Step 1: Fetch HTML Content

When user provides a URL to parse, first fetch and save the HTML:

bash

# Fetch HTML and save to temporary file
curl -L -H "User-Agent: Mozilla/5.0" "{URL}" > /tmp/source.html

# Show file size and first 100 lines to understand structure
wc -l /tmp/source.html
head -100 /tmp/source.html

Ask user to confirm the HTML looks correct and identify the article listing structure.

Step 2: Identify Article Pattern

Examine the HTML structure and identify:

•Article container element (div, article, li, etc.)
•Title element and its pattern
•Link element and its pattern
•Date element and its pattern (if available)
•Description element and its pattern (if available)

Show the user example HTML snippets and ask for confirmation.

Step 3: Write Title Regex

Create and test the title extraction regex:

typescript

// Example title regex
const titleRegex = /<h2[^>]*><a[^>]*>([^<]+)<\/a><\/h2>/g;

Test it immediately:

bash

# Test title regex in Node.js
node -e "
const fs = require('fs');
const html = fs.readFileSync('/tmp/source.html', 'utf-8');
const titleRegex = /<h2[^>]*><a[^>]*>([^<]+)<\/a><\/h2>/g;
const matches = [...html.matchAll(titleRegex)];
console.log('Found', matches.length, 'titles:');
matches.slice(0, 5).forEach((m, i) => console.log(i+1, m[1]));
"

Wait for user confirmation before proceeding.

Step 4: Write Link Regex

Create and test the link extraction regex:

typescript

// Example link regex
const linkRegex = /<a[^>]*href="([^"]+)"[^>]*>.*?<\/a>/g;

Test it:

bash

node -e "
const fs = require('fs');
const html = fs.readFileSync('/tmp/source.html', 'utf-8');
const linkRegex = /<a[^>]*href=\"([^\"]+)\"[^>]*>/g;
const matches = [...html.matchAll(linkRegex)];
console.log('Found', matches.length, 'links:');
matches.slice(0, 5).forEach((m, i) => console.log(i+1, m[1]));
"

Wait for user confirmation before proceeding.

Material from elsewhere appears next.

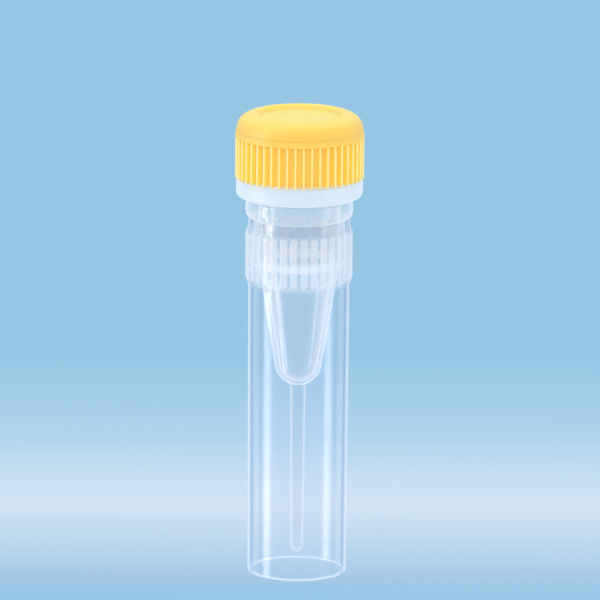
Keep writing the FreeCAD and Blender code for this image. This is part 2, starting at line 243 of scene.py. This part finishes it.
def make_vessel():
    inner_r = BOTTOM_R - VESSEL_WALL
    bore_r = STEM_TOP_R - STEM_WALL
    tip_bore_r = STEM_TIP_R - STEM_WALL
    floor_z = SOCKET_FLOOR_Z + PLUG_FLOOR
    stem_z = BOTTOM_Z - math.sqrt(BOTTOM_R**2 - STEM_TOP_R**2)
    bore_z = BOTTOM_Z - math.sqrt(inner_r**2 - bore_r**2)
    outer_start = math.degrees(math.asin((stem_z - BOTTOM_Z) / BOTTOM_R))
    inner_start = math.degrees(math.asin((bore_z - BOTTOM_Z) / inner_r))
    plug_r = SOCKET_R - PLUG_GAP
    outside = [
        *arc((0, STEM_TIP_Z), STEM_TIP_R, -90, 0, 12),
        (STEM_TIP_R, STEM_TIP_Z + 0.05),
        (STEM_TOP_R, stem_z - 0.15),
        (STEM_TOP_R + 0.02, stem_z - 0.04),
        *arc((0, BOTTOM_Z), BOTTOM_R, outer_start + 2, -CONE_ANGLE, 20),
    ]
    plug_and_bead = rounded([
        (cone_r(BOTTOM_R, SOCKET_FLOOR_Z - 1), SOCKET_FLOOR_Z - 1, 0),
        (cone_r(BOTTOM_R, SOCKET_FLOOR_Z), SOCKET_FLOOR_Z, 0.1),
        (plug_r, SOCKET_FLOOR_Z, 0.12),
        (plug_r, SLEEVE_TOP_Z + PLUG_GAP, 0.05),
        (BEAD["low_r"], SLEEVE_TOP_Z + PLUG_GAP, 0.05),
        (BEAD["turn_r"], BEAD["turn_z"], 0.35),
        (BEAD["wide_r"], BEAD["wide_z"], 0.7),
        (BEAD["wide_r"] - 0.02, BEAD["wide_z"] + 0.35, 0.7),
        (BEAD["top_r"], BEAD["top_z"], 0.12),
        (NECK_ROOT_R, BEAD["top_z"], 0.08),
        (NECK_ROOT_R, BEAD["top_z"] + 0.4, 0),
    ], closed=False)
    rim = rounded([
        (NECK_ROOT_R, RIM_Z - 0.3, 0),
        (NECK_ROOT_R, RIM_Z, 0.12),
        (NECK_BORE_R, RIM_Z, 0.12),
        (NECK_BORE_R, floor_z + 0.25, 0.2),
        (cone_r(inner_r, floor_z), floor_z, 0.2),
        (cone_r(inner_r, floor_z - 1), floor_z - 1, 0),
    ], closed=False)
    inside = [
        *arc((0, BOTTOM_Z), inner_r, -CONE_ANGLE, inner_start + 4, 20),
        (bore_r + 0.015, bore_z - 0.06),
        (bore_r, bore_z - 0.16),
        (tip_bore_r, STEM_TIP_Z + 0.05),
        *arc((0, STEM_TIP_Z), tip_bore_r, 0, -90, 12),
    ]
    neck_heights = np.arange(BEAD["top_z"] + 0.1, RIM_Z - 0.12, THREAD_ROW_STEP)
    neck = [(NECK_ROOT_R, z) for z in neck_heights if plug_and_bead[-1][1] < z < rim[0][1]]
    rows = [*outside, *plug_and_bead, *neck, *rim, *inside]

    def wind(radii, heights, angles):
        share = thread_height(heights, angles, NECK_THREAD_Z, 0)
        on_neck = (radii > NECK_BORE_R + 0.3) & (heights > BEAD["top_z"] + 0.05)
        ridge_r = NECK_ROOT_R + share * (NECK_THREAD_R - NECK_ROOT_R)
        return np.where(on_neck, np.maximum(radii, ridge_r), radii)

    return shell("vessel_shell", rows, even_columns(TURNED_COLUMNS), closed=False, shape=wind)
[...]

Step 5: Write Date Regex (if applicable)

If the source has date information, create and test:

typescript

// Example date regex
const dateRegex = /<time[^>]*datetime="([^"]+)"[^>]*>/g;

Test it:

bash

node -e "
const fs = require('fs');
const html = fs.readFileSync('/tmp/source.html', 'utf-8');
const dateRegex = /<time[^>]*datetime=\"([^\"]+)\"[^>]*>/g;
const matches = [...html.matchAll(dateRegex)];
console.log('Found', matches.length, 'dates:');
matches.slice(0, 5).forEach((m, i) => console.log(i+1, m[1]));
"

Step 6: Write Description Regex (if applicable)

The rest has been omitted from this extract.